Dès lors se pose la question de savoir ce qu’est une mesure technique efficace. La directive y répond par la définition suivante : « Les mesures techniques sont réputées efficaces lorsque l’utilisation d’une œuvre protégée, ou celle d’un autre objet protégé, est contrôlée par les titulaires du droit grâce à l’application d’un code d’accès ou d’un procédé de protection, tel que le cryptage, le brouillage ou toute autre transformation de l’œuvre ou de l’objet protégé ou d’un mécanisme de contrôle de copie qui atteint cet objectif de protection ». Le critère essentiel est donc le contrôle technique des titulaires de droits.

Mais une interrogation survient à la lecture de cet article. En effet, la directive protège les mesures techniques efficaces, c’est-à-dire impossibles à contourner. La directive accorderait, en quelque sorte, une protection à des procédés techniques qui n’en ont pas besoin puisqu’ils sont réputés efficaces. Le contrôle s’effectue a posteriori en constatant l’échec de la protection : si la mesure a été contournée, c’est qu’elle n’était pas efficace.

En pratique, c’est donc un « critère parfaitement irréaliste » selon Pierre Sirinelli, qui devra être interprété par les juges et qui, contrairement aux objectifs de la directive, sera source de divergences entre les pays de la communauté européenne.

Selon le texte de la directive, les mesures techniques ne sont protégées que pour autant qu’elles sont liées à une œuvre elle-même juridiquement protégée. En conséquence, les dispositifs techniques associés à des œuvres tombées dans le domaine public, tant par le choix de leur auteur que par l’écoulement de la durée de la protection, ne devraient pas prétendre à la protection offerte par la directive.

Et pourtant, la directive n’interdit pas la protection technique de ces œuvres. Le problème a son importance et a été soulevé à plusieurs reprises par la doctrine1. Il serait en effet théoriquement possible de couvrir des œuvres publiques par des dispositifs techniques qui en contrôleraient l’accès et l’usage. Les titulaires de droits devront donc expliquer pour quelles raisons leur infrastructure ne peut pas différencier les œuvres. La encore, la question reste en suspens.

Sur les comportements sanctionnés, la directive distingue les activités préparatoires (qui n’étaient pas condamnés par les traités de l’OMPI) des activités de contournement elles- mêmes.

L’article 6-2 de la directive se rapproche du DMCA américain en visant la fabrication, l’importation, la distribution commerciale ou non commerciale, la publicité aux fins de distribution marchande, la détention à des fins commerciales, de produits qui permettraient de contourner des dispositifs techniques. La directive vise aussi bien les prestations de services que la fourniture de produits.

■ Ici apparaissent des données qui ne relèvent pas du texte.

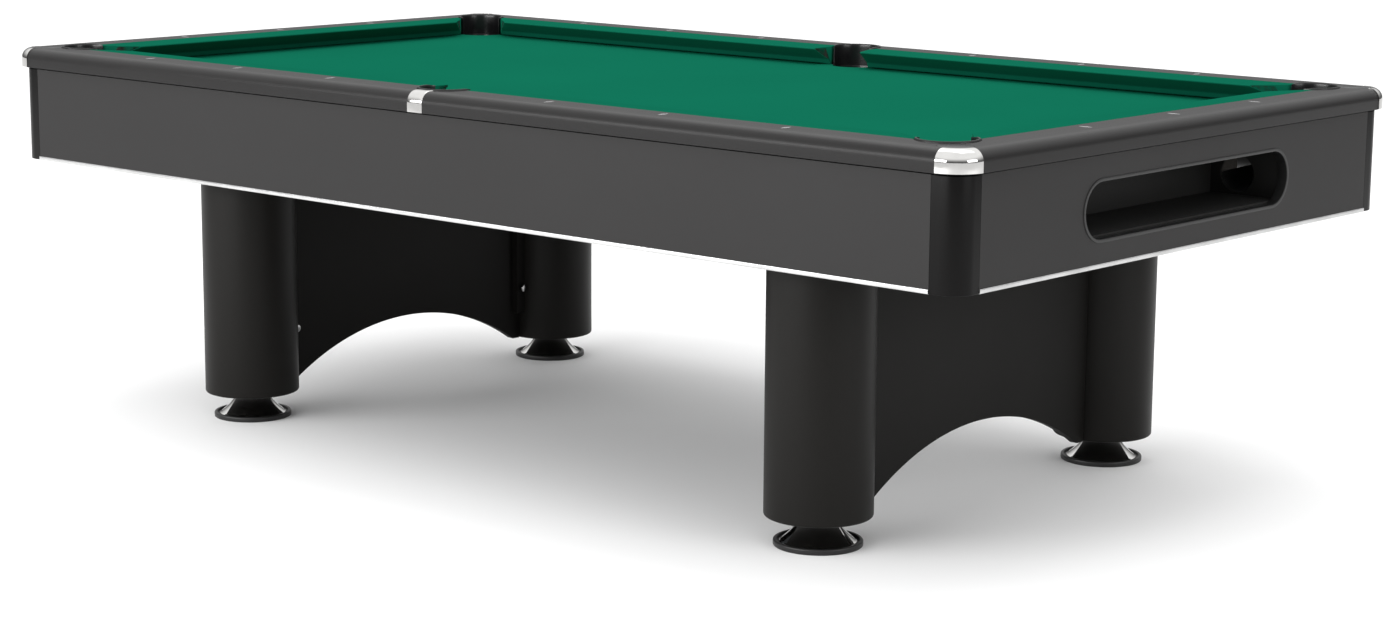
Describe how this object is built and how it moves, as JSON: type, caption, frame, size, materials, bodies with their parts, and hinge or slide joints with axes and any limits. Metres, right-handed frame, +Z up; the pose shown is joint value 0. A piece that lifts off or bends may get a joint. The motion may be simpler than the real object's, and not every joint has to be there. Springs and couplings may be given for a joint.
{
  "type": "pool table",
  "caption": "Slate-bed pool table with cloth-covered cushions, ball-return pockets and end tray, round legs on screw levelling feet and arched leg panels.",
  "frame": {"origin": "on the floor, under the middle of the table", "axes": "+X along the table to the ball-return end, +Y across it to the back, +Z up; the long side at -Y is the front"},
  "size_m": [2.541, 1.421, 0.783],
  "materials": {
    "slate": "honed",
    "bed_cloth": "napped wool cloth",
    "cushion_cloth": "napped wool cloth",
    "cushion_rubber": "matte",
    "rail_laminate": "black fine-grained laminate",
    "sights": "pearl",
    "pocket_liner": "satin black moulding",
    "chrome": "polished",
    "post": "black laminate",
    "apron": "black laminate",
    "trim": "bright",
    "edging": "satin",
    "tray": "black paint",
    "gully": "matte",
    "beam": "raw board",
    "leg": "matte black laminate",
    "panel": "matte black laminate",
    "knob": "bright",
    "steel": "zinc plated",
    "foot_pad": "satin black"
  },
  "bodies": {
    "table": {"apron_back": "apron", "apron_front": "apron", "apron_left": "apron", "apron_right": "apron", "arch_panel_left": "panel", "arch_panel_right": "panel", "ball_mouth_edging": "edging", "ball_tray": "tray", "bed_cloth": "bed_cloth", "bottom_trims": "trim", "corner_caps": "chrome", "corner_posts": "post", "cross_beams": "beam", "cushion_cloth_back_left": "cushion_cloth", "cushion_cloth_back_right": "cushion_cloth", "cushion_cloth_front_left": "cushion_cloth", "cushion_cloth_front_right": "cushion_cloth", "cushion_cloth_left_end": "cushion_cloth", "cushion_cloth_right_end": "cushion_cloth", "cushion_rubbers": "cushion_rubber", "foot_sockets": "steel", "leg_back_left": "leg", "leg_back_right": "leg", "leg_bolts": "steel", "leg_front_left": "leg", "leg_front_right": "leg", "leg_top_plates": "steel", "panel_battens": "panel", "panel_knobs": "knob", "pocket_liner_back_left": "pocket_liner", "pocket_liner_back_middle": "pocket_liner", "pocket_liner_back_right": "pocket_liner", "pocket_liner_front_left": "pocket_liner", "pocket_liner_front_middle": "pocket_liner", "pocket_liner_front_right": "pocket_liner", "rail_back_left": "rail_laminate", "rail_back_right": "rail_laminate", "rail_bolts": "steel", "rail_front_left": "rail_laminate", "rail_front_right": "rail_laminate", "rail_left_end": "rail_laminate", "rail_right_end": "rail_laminate", "rail_sights": "sights", "return_gully_back": "gully", "return_gully_front": "gully", "side_beams": "beam", "side_caps": "chrome", "slate_bed": "slate"},
    "foot_front_left": {"foot_pad_front_left": "foot_pad", "foot_dome_front_left": "chrome"},
    "spindle_front_left": {"foot_spindle_front_left": "steel"},
    "foot_front_right": {"foot_pad_front_right": "foot_pad", "foot_dome_front_right": "chrome"},
    "spindle_front_right": {"foot_spindle_front_right": "steel"},
    "foot_back_left": {"foot_pad_back_left": "foot_pad", "foot_dome_back_left": "chrome"},
    "spindle_back_left": {"foot_spindle_back_left": "steel"},
    "foot_back_right": {"foot_pad_back_right": "foot_pad", "foot_dome_back_right": "chrome"},
    "spindle_back_right": {"foot_spindle_back_right": "steel"}
  },
  "joints": [
    {"name": "foot_slide_front_left", "type": "slide", "parent": "table", "child": "foot_front_left", "axis": [0, 0, -1], "range_m": [0, 0.02]},
    {"name": "spindle_turn_front_left", "type": "hinge", "parent": "foot_front_left", "child": "spindle_front_left", "pos_m": [-0.787, -0.46, 0.03], "axis": [0, 0, -1], "range_deg": [0, 3610]},
    {"name": "foot_slide_front_right", "type": "slide", "parent": "table", "child": "foot_front_right", "axis": [0, 0, -1], "range_m": [0, 0.02]},
    {"name": "spindle_turn_front_right", "type": "hinge", "parent": "foot_front_right", "child": "spindle_front_right", "pos_m": [0.787, -0.46, 0.03], "axis": [0, 0, -1], "range_deg": [0, 3610]},
    {"name": "foot_slide_back_left", "type": "slide", "parent": "table", "child": "foot_back_left", "axis": [0, 0, -1], "range_m": [0, 0.02]},
    {"name": "spindle_turn_back_left", "type": "hinge", "parent": "foot_back_left", "child": "spindle_back_left", "pos_m": [-0.787, 0.46, 0.03], "axis": [0, 0, -1], "range_deg": [0, 3610]},
    {"name": "foot_slide_back_right", "type": "slide", "parent": "table", "child": "foot_back_right", "axis": [0, 0, -1], "range_m": [0, 0.02]},
    {"name": "spindle_turn_back_right", "type": "hinge", "parent": "foot_back_right", "child": "spindle_back_right", "pos_m": [0.787, 0.46, 0.03], "axis": [0, 0, -1], "range_deg": [0, 3610]}
  ],
  "couplings": [
    {"joint": "spindle_turn_front_left", "follows": "foot_slide_front_left", "rad_per_m": 3141.6},
    {"joint": "spindle_turn_front_right", "follows": "foot_slide_front_right", "rad_per_m": 3141.6},
    {"joint": "spindle_turn_back_left", "follows": "foot_slide_back_left", "rad_per_m": 3141.6},
    {"joint": "spindle_turn_back_right", "follows": "foot_slide_back_right", "rad_per_m": 3141.6}
  ]
}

L’interdiction ne trouve cependant vocation à s’appliquer qu’à la condition que l’activité ou le produit soit explicitement destiné au contournement. Une autre condition essentielle est, en effet, que l’acte de contournement doit être effectué en toute connaissance de cause, c’est-à-dire en sachant pertinemment que le but recherché est le contournement d’une mesure efficace.

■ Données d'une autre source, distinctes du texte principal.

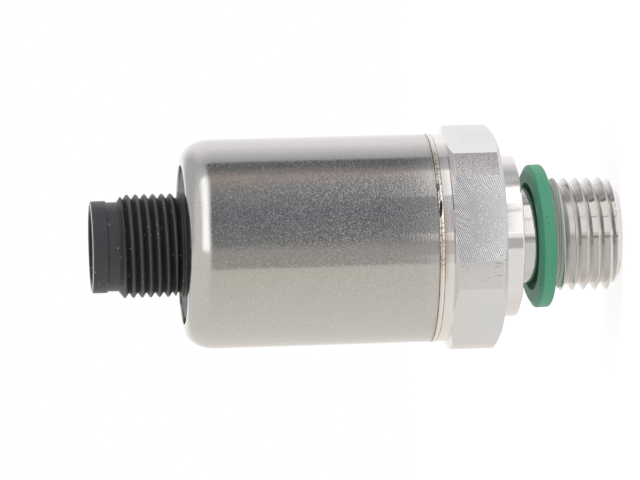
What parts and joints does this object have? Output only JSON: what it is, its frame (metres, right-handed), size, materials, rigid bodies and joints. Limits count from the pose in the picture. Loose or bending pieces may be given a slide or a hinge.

Il s’agit en réalité de l’élément moral dans la logique pénaliste. La encore faudrait-il interpréter la volonté de l’individu qui se rendrait coupable d’un tel contournement : sa volonté est-elle le contournement d’une mesure technique ou la simple faculté de copier un fichier sur un autre support ? La question sera cependant, très probablement rapidement écartée, le contournement de ces mesures n’étant pas, en pratique, aisé à mettre en œuvre.

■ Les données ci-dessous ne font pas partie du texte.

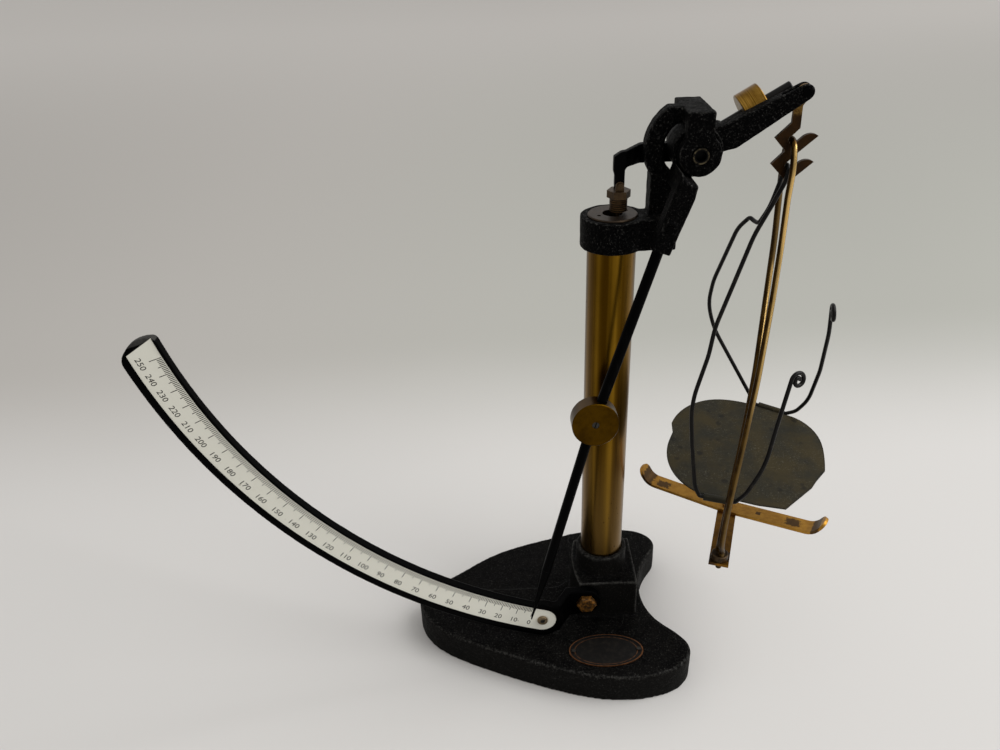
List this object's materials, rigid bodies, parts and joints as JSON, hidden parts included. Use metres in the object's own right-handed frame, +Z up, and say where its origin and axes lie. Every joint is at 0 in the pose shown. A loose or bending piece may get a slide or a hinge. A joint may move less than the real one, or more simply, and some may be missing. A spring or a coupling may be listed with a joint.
{
  "type": "quadrant balance",
  "caption": "Laboratory quadrant balance: pendulum beam with pointer on a brass dashpot column, curved scale, hanging pan.",
  "frame": {"origin": "column axis at table level, on the underside of the base's centre", "axes": "+X towards the pan, +Y to the rear, +Z up"},
  "size_m": [0.3819, 0.1333, 0.3412],
  "materials": {
    "black_enamel": "gloss stove enamel, worn at the edges",
    "aged_brass": "drawn tube and turned pieces, lacquer gone brown",
    "bright_brass": "polished, lightly tarnished",
    "dark_steel": "oxidised steel wire and screws",
    "sheet_aluminium": "rolled sheet, dulled",
    "ivory_scale": "cream enamel strip with black graduation",
    "copper_plate": "copper-coloured plate with a dark field, bare"
  },
  "bodies": {
    "root": {"base_casting": "black_enamel", "column_tube": "aged_brass", "column_plug": "aged_brass", "head_bracket": "black_enamel", "dashpot_cap": "aged_brass", "quadrant_arm": "black_enamel", "scale_strip": "ivory_scale", "scale_screw": "dark_steel", "quadrant_bolt": "bright_brass", "oval_plate": "copper_plate", "plate_pins": "copper_plate", "front_bearing_screw": "dark_steel", "rear_bearing_screw": "dark_steel"},
    "beam": {"beam_casting": "black_enamel", "beam_spindle": "dark_steel", "pointer_clamp_screw": "dark_steel", "adjusting_screw": "dark_steel", "damper_arm": "black_enamel", "pointer_rod": "black_enamel", "pointer_tip": "black_enamel", "hook_pin": "dark_steel"},
    "zero_nut": {"balance_nut": "bright_brass"},
    "sliding_weight": {"pointer_weight": "bright_brass", "weight_grub_screw": "dark_steel"},
    "damper": {"damper_clevis": "aged_brass", "damper_pin": "aged_brass", "damper_bush": "aged_brass", "damper_rod": "aged_brass", "damper_piston": "aged_brass", "piston_nut": "aged_brass"},
    "hook": {"hook_plate": "aged_brass"},
    "stirrup": {"stirrup_bow": "bright_brass", "bow_socket": "bright_brass", "stirrup_stem": "bright_brass", "stirrup_crossbar": "bright_brass", "stirrup_rivet": "bright_brass", "stirrup_nut": "bright_brass"},
    "pan": {"pan_dish": "sheet_aluminium", "pan_hanger": "dark_steel"}
  },
  "joints": [
    {"name": "beam_swing", "type": "hinge", "parent": "root", "child": "beam", "pos_m": [0.0383, 0, 0.313], "axis": [0, 1, 0], "range_deg": [0, 55]},
    {"name": "damper_hang", "type": "hinge", "parent": "beam", "child": "damper", "pos_m": [0.0027, 0, 0.2957], "axis": [0, 1, 0], "range_deg": [-55, 0]},
    {"name": "hook_hang", "type": "hinge", "parent": "beam", "child": "hook", "pos_m": [0.0892, 0, 0.3374], "axis": [0, 1, 0], "range_deg": [-55, 0]},
    {"name": "stirrup_swing", "type": "hinge", "parent": "hook", "child": "stirrup", "pos_m": [0.086, 0, 0.3149], "axis": [0, 1, 0], "range_deg": [-3, 1.5]},
    {"name": "pan_swing", "type": "hinge", "parent": "hook", "child": "pan", "pos_m": [0.08555, 0, 0.3022], "axis": [0, 1, 0], "range_deg": [-1.5, 3]},
    {"name": "weight_slide", "type": "slide", "parent": "beam", "child": "sliding_weight", "axis": [0.302, 0.0688, 0.9508], "range_m": [0, 0.06]},
    {"name": "zero_nut_slide", "type": "slide", "parent": "beam", "child": "zero_nut", "axis": [0.866, 0, 0.5], "range_m": [-0.005, 0.01]}
  ],
  "couplings": [
    {"joint": "damper_hang", "follows": "beam_swing", "ratio": -1},
    {"joint": "hook_hang", "follows": "beam_swing", "ratio": -1}
  ]
}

Il apparaît, avec la directive du 22 mai 2001, une situation nouvelle dans laquelle les titulaires de droit ont la possibilité d’obtenir un contrôle total sur l’accès et sur l’usage de leurs œuvres. C’est ainsi la première fois que les intérêts du public et les intérêts des auteurs sont réellement en opposition.

Dans les grandes lignes, la loi Dadvsi du 1er août 2006 reprend les dispositions de la directive du 22 mai 2001. L’article 13 introduit un article L. 331-5 dans le Code de la propriété intellectuelle qui protège les mesures techniques de protection. Le décret du 23 décembre 2006 relatif à la répression pénale de certaines atteintes portées au droit d’auteur et aux droits voisins prévoit des sanctions pénales contre les actes de contournement des mesures techniques efficaces.

Pourtant, certaines règles en droit français permettaient déjà de réprimer ces actes de contournement. Il est en effet possible d’établir des obligations contractuelles dans les contrats de licence, imposant à l’utilisateur l’obligation de ne pas contourner les mesures techniques ou de ne pas modifier des informations sur le régime des droits. En cas d’inexécution de ces obligations, l’utilisateur engagera sa responsabilité contractuelle.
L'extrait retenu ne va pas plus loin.